Robert Park, at the end of the film, claims scientific openness (in opposition to Storms’ perception) but in a subtle closing of that openness, takes a jab again at cold fusion and those who pursue it: ”Now, is there room in science for passion? Of course, there is. And moreover, I would defend these people who are still involved. That’s what’s great about science. It’s open. You can challenge anything. And if they want to spend their life going back trying to redo those experiments and make them work, they have every right to do that. The great breakthroughs in science usually come from someone who went counter to the current. It’s perfectly all right to go spend your life doing cold fusion. I wouldn’t want to spend my life that way. But if these guys want to question whether there’s cold fusion, hey, that’s up to them.”

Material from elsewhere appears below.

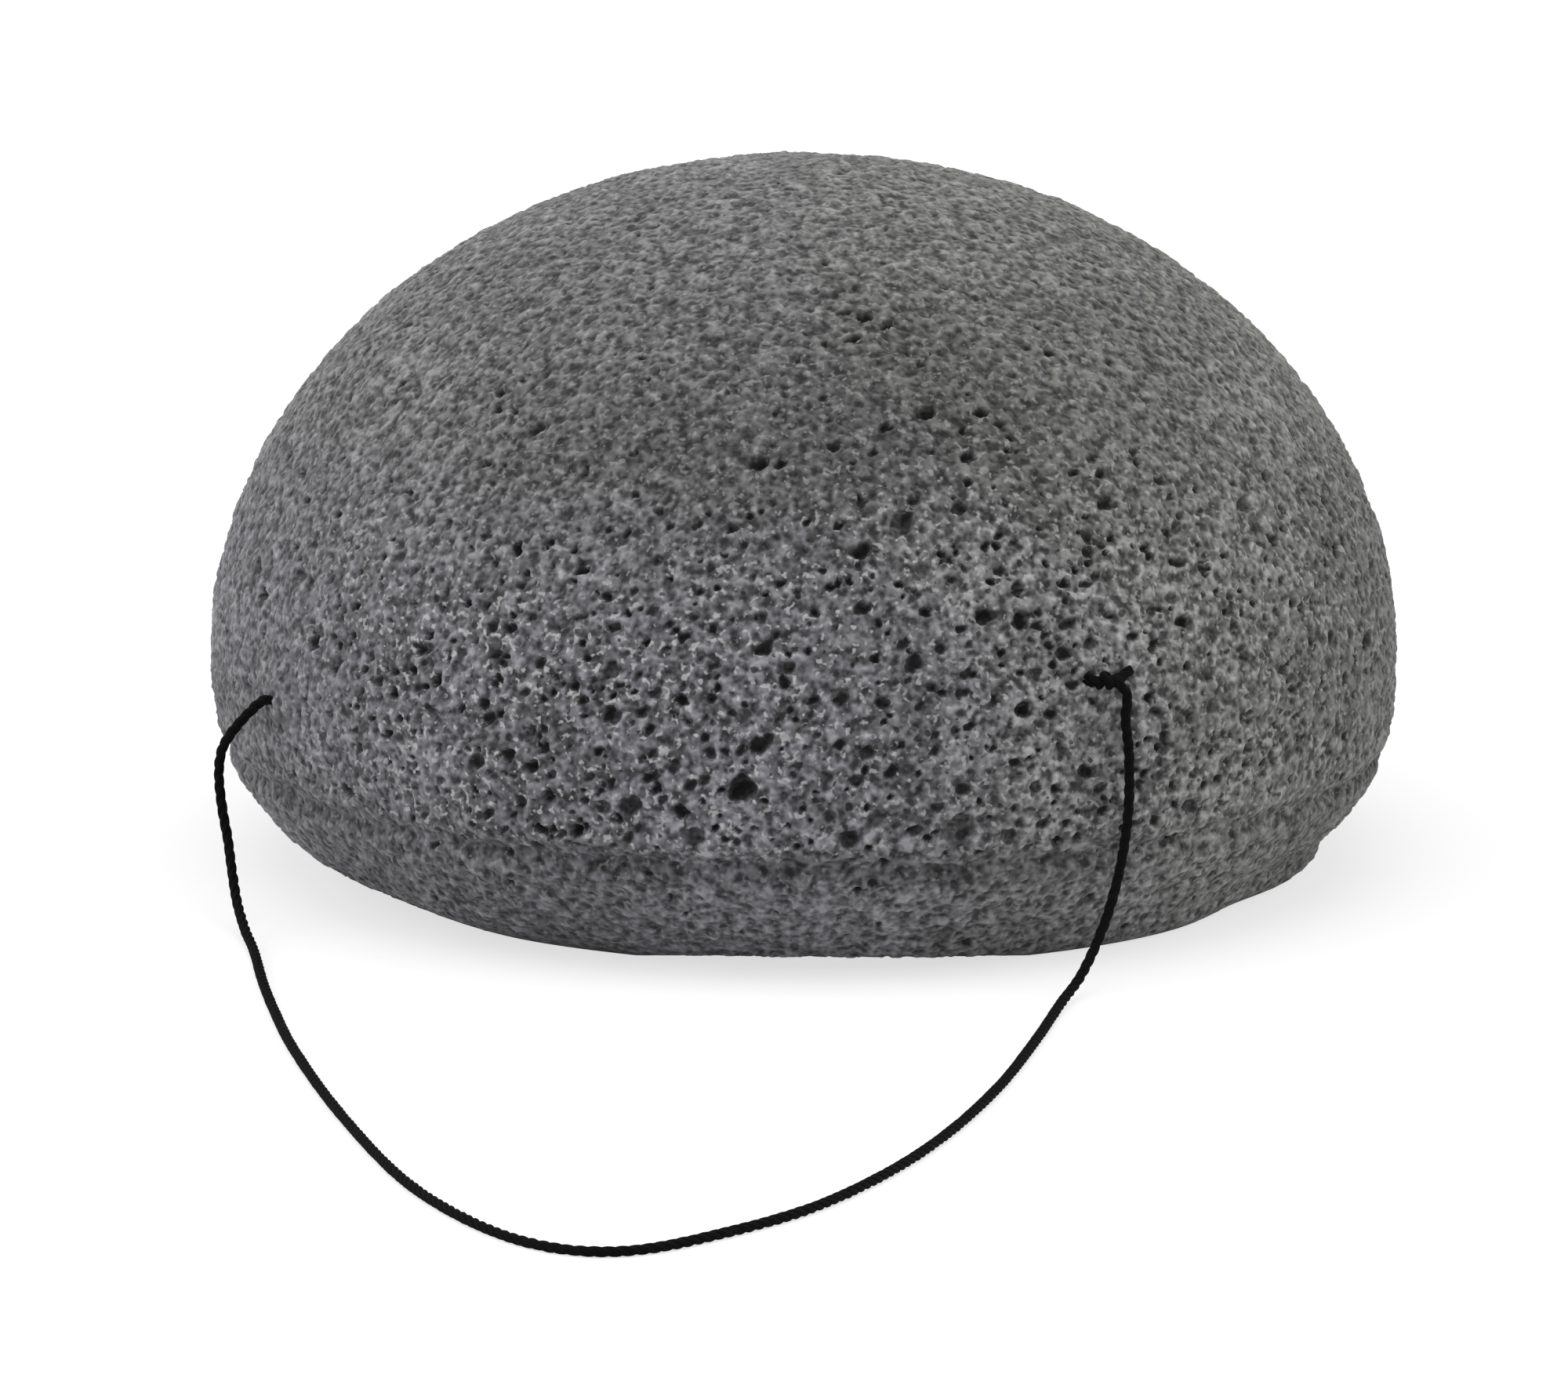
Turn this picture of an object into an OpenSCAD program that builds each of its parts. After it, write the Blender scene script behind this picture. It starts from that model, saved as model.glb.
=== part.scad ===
// A half-ball konjac sponge with a hanging loop of cotton string.
// Millimetres, +Z up. The origin is the middle of the flat base.
// The string runs through one straight channel in the foam, is knotted at the right mouth,
// and its free loop lies on the surface that the sponge stands on, in front of it (-Y).

/* [Sponge] */
// Widest diameter of the foam
sponge_d = 80; // [64:1:100]
// Height of the widest ring above the base
waist_z = 14.2; // [12:0.1:18]
// Height of the dome above the widest ring
dome_h = 33.3; // [25:0.1:42]
// Roundness of the dome, where 2 is an ellipse and more is fuller
dome_power = 1.95; // [1.7:0.05:2.3]
// Height of the mould crease above the base
crease_z = 8.4; // [7:0.1:10]
// How far the foam draws in from the widest ring to the crease
crease_inset = 0.9; // [0.4:0.1:2.5]
// Depth of the crease
crease_depth = 0.6; // [0.2:0.1:1.2]
// Half of the width of the crease
crease_half_w = 0.7; // [0.4:0.1:1.2]
// How far the flat base lies inside the crease
base_inset = 8; // [5:0.1:12]
// Roundness of the lip under the crease, where 1 is a straight slope
lip_power = 1.3; // [1.1:0.05:2.2]

/* [String] */
// Diameter of the string
string_d = 0.7; // [0.5:0.05:1.2]
// Running clearance round the string in its channel
channel_clearance = 0.05; // [0.02:0.01:0.1]
// Bearing of the left mouth of the channel, degrees from +X
left_bearing = 209; // [203:1:215]
// Height of the left mouth
left_z = 15.2; // [12:0.1:22]
// Bearing of the right mouth of the channel
right_bearing = 298; // [293:1:303]
// Height of the right mouth
right_z = 20; // [14:0.1:26]
// How far the threaded string stands out of the left mouth
left_lead = 0.6; // [0.5:0.1:1.5]
// Radius of the bend where the loop turns down at the knot
knot_bend_r = 1.2; // [1:0.1:2]

/* [Knot] */
// Diameter across the turns of the knot
knot_d = 1.5; // [1.5:0.1:2.6]
// How far the knot stands out of the right mouth, along the channel
knot_out = 1; // [0.6:0.1:2]
// How far the knot is pulled into the foam, along the channel
knot_sunk = 0.4; // [0.2:0.1:1.5]
// Number of turns of the knot
knot_turns = 2; // [1:1:3]
// Length of the cut end that points right, from the middle of the mouth
right_tail_l = 2.5; // [1.5:0.1:5]
// Length of the cut end that points left, from the middle of the mouth
left_tail_l = 0.7; // [0.6:0.1:3]

/* [Hidden] */

// The free loop, from the left mouth round to the knot. The route is chosen by hand.
LOOP_ROUTE = [
    [-36.22, -19, 14.85], [-36.85, -18.8, 14.2], [-37.5, -18.6, 13.45], [-38.15, -18.3, 12.55],
    [-38.7, -17.9, 11.4], [-38.9, -17.6, 9.7], [-38.7, -17.8, 7.5], [-38.3, -18.6, 5.5],
    [-38, -20, 3.7], [-37.6, -22, 2], [-37, -25, 0.9], [-36.3, -29, 0.45],
    [-35.5, -37, 0.36], [-34.5, -45, 0.36], [-33, -55, 0.36], [-30, -70, 0.36],
    [-26, -86, 0.36], [-22.5, -95.5, 0.36], [-18.5, -102.5, 0.36],
    [-14.5, -105.8, 0.36], [-10.5, -105.8, 0.36], [-6, -102.5, 0.36], [0, -96, 0.36],
    [5, -87, 0.36], [8.9, -77, 0.36], [12.3, -65, 0.36], [14.8, -53, 0.36],
    [16.6, -43.5, 0.5], [18.1, -39.5, 1.6], [19.6, -37.3, 4.5], [20.6, -36.3, 8],
    [21.1, -35.7, 11.5], [21.15, -35.4, 15], [20.9, -35.5, 17.6]
];
// Each stretch of the route is drawn in this many steps
ROUTE_STEPS = 2;
// Steps of the bend at the knot
BEND_STEPS = 3;
// Sides of the string's tube
STRING_SIDES = 8;
// Points on each curve of the sponge's profile
PROFILE_STEPS = 36;
// Spare length of a cutter past the faces that it cuts
overrun = 5;
// Fineness of round pieces
$fn = 48;

waist_r = sponge_d / 2;
crease_r = waist_r - crease_inset;
base_r = crease_r - base_inset;
channel_r = string_d / 2 + channel_clearance;
// The knot's turns fill the ring between the string's channel and the knot's outside
turn_r = (knot_d / 2 - channel_r) / 2;

// Radius of the dome, from the widest ring up
function dome_r(z) = waist_r * pow(1 - pow((z - waist_z) / dome_h, 2), 1 / dome_power);
// Radius of the side between the crease and the widest ring
function side_r(z) = waist_r - crease_inset * pow((waist_z - z) / (waist_z - crease_z), 2);
// Radius of the lip between the flat base and the crease
function lip_r(z) =
    base_r + base_inset * pow(1 - pow((crease_z - z) / crease_z, lip_power), 1 / lip_power);
// Radius of the foam without its crease
function smooth_r(z) = z > waist_z ? dome_r(z) : z > crease_z ? side_r(z) : lip_r(z);
// Radius of the foam at a height
function foam_r(z) = smooth_r(z) - crease_depth * exp(-pow((z - crease_z) / crease_half_w, 2));

// The middle of each mouth, on the foam's surface
function mouth(bearing, z) = [foam_r(z) * cos(bearing), foam_r(z) * sin(bearing), z];
left_mouth = mouth(left_bearing, left_z);
right_mouth = mouth(right_bearing, right_z);
function unit(v) = v / norm(v);
channel_dir = unit(right_mouth - left_mouth);
channel_l = norm(right_mouth - left_mouth);

// Moves a child that stands on +Z to a point, along a direction
module along(point, direction) {
    translate(point)
        rotate([0, acos(direction[2]), atan2(direction[1], direction[0])])
            children();
}

// The moulded foam body, with the straight channel for the string
module sponge() {
    lip = [for (i = [0:PROFILE_STEPS]) let (z = crease_z * (1 - cos(90 * i / PROFILE_STEPS)))
        [foam_r(z), z]];
    side = [for (i = [1:PROFILE_STEPS]) let (z = crease_z + (waist_z - crease_z) * i / PROFILE_STEPS)
        [foam_r(z), z]];
    dome = [for (i = [1:PROFILE_STEPS - 1]) let (z = waist_z + dome_h * sin(90 * i / PROFILE_STEPS))
        [foam_r(z), z]];
    color("dimgray")
        difference() {
            rotate_extrude()
                polygon(concat([[0, 0]], lip, side, dome, [[0, waist_z + dome_h]]));
            along(left_mouth - channel_dir * overrun, channel_dir)
                cylinder(h = channel_l + 2 * overrun, r = channel_r);
        }
}

// The string inside the foam, from the left mouth to the outer face of the knot
module threaded_string() {
    color("black")
        along(left_mouth - channel_dir * left_lead, channel_dir)
            cylinder(h = left_lead + channel_l + knot_out, d = string_d);
}

// The knot: turns round the string, pressed into the mouth, with its two cut ends on the foam
module knot() {
    knot_l = knot_sunk + knot_out;
    turn_pitch = knot_l / knot_turns;
    color("black")
        difference() {
            union() {
                for (i = [0:knot_turns - 1])
                    along(right_mouth + channel_dir * ((i + 1 / 2) * turn_pitch - knot_sunk), channel_dir)
                        rotate_extrude()
                            translate([knot_d / 2 - turn_r, 0])
                                circle(turn_r);
                along(right_mouth - channel_dir * knot_sunk, channel_dir)
                    cylinder(h = knot_l, r = knot_d / 2 - turn_r);
                cut_end(right_tail_l, 1);
                cut_end(left_tail_l, -1);
            }
            along(right_mouth - channel_dir * overrun, channel_dir)
                cylinder(h = 2 * overrun, r = channel_r);
        }
}

// A cut end of the string, half sunk in the foam beside the mouth
module cut_end(length, side) {
    rotate([0, 0, right_bearing])
        translate([foam_r(right_z), 0, right_z + string_d / 2])
            rotate([-90 * side, 0, 0]) {
                cylinder(h = length, d = string_d);
                translate([0, 0, length])
                    sphere(d = string_d);
            }
}

// A point on a smooth curve through four neighbouring points of a route
function curve_point(a, b, c, d, t) =
    (2 * b + (c - a) * t + (2 * a - 5 * b + 4 * c - d) * t * t + (3 * b - a - 3 * c + d) * t * t * t) / 2;

// All points of the smooth curve through a route
function smooth_route(route, steps) = let (last = len(route) - 1) concat(
    [for (i = [0:last - 1], j = [0:steps - 1])
        curve_point(route[max(i - 1, 0)], route[i], route[i + 1], route[min(i + 2, last)], j / steps)],
    [route[last]]);

// The direction of a line of points at one of them, square to the ends that it meets
function heading(points, i, first, last) =
    i == 0 ? first : i == len(points) - 1 ? last : unit(points[i + 1] - points[i - 1]);

// One side vector for each ring, carried along without twist
function carried_sides(headings, i, side) = let (
    h = headings[i],
    s = unit(side - h * (side * h))
) i == len(headings) - 1 ? [s] : concat([s], carried_sides(headings, i + 1, s));

// A round tube along points, as one closed solid
module tube(points, first, last, d, sides) {
    headings = [for (i = [0:len(points) - 1]) heading(points, i, first, last)];
    side_vectors = carried_sides(headings, 0, [0, 0, 1]);
    rings = [for (i = [0:len(points) - 1], k = [0:sides - 1]) let (
        s = side_vectors[i],
        u = cross(headings[i], s),
        a = 360 * k / sides
    ) points[i] + (s * cos(a) + u * sin(a)) * d / 2];
    last_ring = (len(points) - 1) * sides;
    walls = [for (i = [0:len(points) - 2], k = [0:sides - 1]) let (
        k2 = (k + 1) % sides,
        near = i * sides,
        far = near + sides
    ) each [[near + k, far + k, near + k2], [near + k2, far + k, far + k2]]];
    start_cap = [for (k = [1:sides - 2]) [0, k, k + 1]];
    end_cap = [for (k = [1:sides - 2]) [last_ring, last_ring + k + 1, last_ring + k]];
    polyhedron(rings, concat(walls, start_cap, end_cap));
}

// The free loop, face to face with both ends of the threaded string
module string_loop() {
    left_end = left_mouth - channel_dir * left_lead;
    right_end = right_mouth + channel_dir * knot_out;
    ends_run = string_d / 2;
    bend_start = right_end + channel_dir * ends_run;
    down = unit([0, 0, -1] + channel_dir * channel_dir[2]);
    knot_bend = [for (i = [BEND_STEPS:-1:0]) let (a = 90 * i / BEND_STEPS)
        bend_start + (channel_dir * sin(a) + down * (1 - cos(a))) * knot_bend_r];
    route = concat([left_end, left_end - channel_dir * ends_run], LOOP_ROUTE, knot_bend, [right_end]);
    color("black")
        tube(smooth_route(route, ROUTE_STEPS), -channel_dir, -channel_dir, string_d, STRING_SIDES);
}

sponge();
threaded_string();
string_loop();
knot();
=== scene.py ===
import math

import bpy
import numpy as np
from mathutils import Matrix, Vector
from mathutils.bvhtree import BVHTree


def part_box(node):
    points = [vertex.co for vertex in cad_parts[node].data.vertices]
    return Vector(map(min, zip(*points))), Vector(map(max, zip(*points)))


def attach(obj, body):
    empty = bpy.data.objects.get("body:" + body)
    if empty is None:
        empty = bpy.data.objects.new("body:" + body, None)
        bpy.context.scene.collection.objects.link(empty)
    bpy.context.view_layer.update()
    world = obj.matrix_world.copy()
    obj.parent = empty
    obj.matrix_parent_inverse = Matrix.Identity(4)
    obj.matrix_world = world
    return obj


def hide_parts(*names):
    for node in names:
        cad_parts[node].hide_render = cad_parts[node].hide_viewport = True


bl_info = {
    "name": "Konjac sponge",
    "version": (1, 0, 0),
    "blender": (4, 5, 0),
    "location": "3D View > Sidebar > Sponge",
    "description": "A moulded konjac sponge with its hanging string",
    "category": "Object",
}

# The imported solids, which every piece sits around.
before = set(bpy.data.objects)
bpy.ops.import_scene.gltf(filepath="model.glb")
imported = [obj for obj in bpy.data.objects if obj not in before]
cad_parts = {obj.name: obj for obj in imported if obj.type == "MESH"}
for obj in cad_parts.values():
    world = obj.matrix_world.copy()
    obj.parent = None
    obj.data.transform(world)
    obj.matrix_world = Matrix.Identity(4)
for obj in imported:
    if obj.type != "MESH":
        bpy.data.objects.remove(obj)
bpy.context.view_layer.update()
SPONGE_LOW, SPONGE_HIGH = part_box("sponge")

MM = 0.001
# The picture's pixels, and the camera's sensor in millimetres.
FRAME_WIDTH, FRAME_HEIGHT = 2000, 1780
SENSOR_WIDTH = 36.0
# Height of the widest part of the foam.
WAIST_HEIGHT = 0.0142

# The string's two places in the foam, and the line of the channel between them. The threaded string
# stands out of both mouths a little, where the loop joins it and bends down at the knot.
LEFT_MOUTH = Vector((-0.03497, -0.01938, 0.0152))
RIGHT_MOUTH = Vector((0.01848, -0.03476, 0.0200))
CHANNEL = (RIGHT_MOUTH - LEFT_MOUTH).normalized()
LEFT_LEAD = 0.0006
KNOT_REACH = 0.0010
JOIN_LEAD = 0.00035
KNOT_BEND = 0.0012
KNOT_BEND_ANGLES = (90, 60, 30, 0)

# The radius of the strands and of their twist, as shares of the string's diameter. The knot's cord is
# pulled thin, and its lay is shorter.
STRING_THICKNESS = (0.315, 0.19)
KNOT_THICKNESS = (0.22, 0.13)
CUT_THICKNESS = (0.33, 0.2)
KNOT_LAY = 0.7
# Sides of a strand, and the waves in a metre of its thickness.
STRAND_SIDES, STRAND_WAVES = 10, 900.0
# Steps of each stretch of a route, of the knot's, and of the straight string in the channel.
ROUTE_STEPS, KNOT_ROUTE_STEPS, CHANNEL_STEPS = 6, 3, 60
# The knot's turns: how many there are, from which bearing, in how many steps, and how far along the
# string its heading is read.
KNOT_ROUNDS, KNOT_START, KNOT_STEPS, KNOT_LOOK = 2.3, math.radians(-150), 40, 1e-4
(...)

The directors are shopping the film around for screenings at various film festivals. I look forward to their final version being showcased and also hope to see it picked up in wider venues. When you see “The Believers” come to your town in the coming months, be sure to make some time to watch it.
137Films is working on their next documentary called “Truth or Consequences” about The New Space Age. I will share more on this in a later post.
Until then, remember to view every excitedly announced scientific breakthrough with skepticism.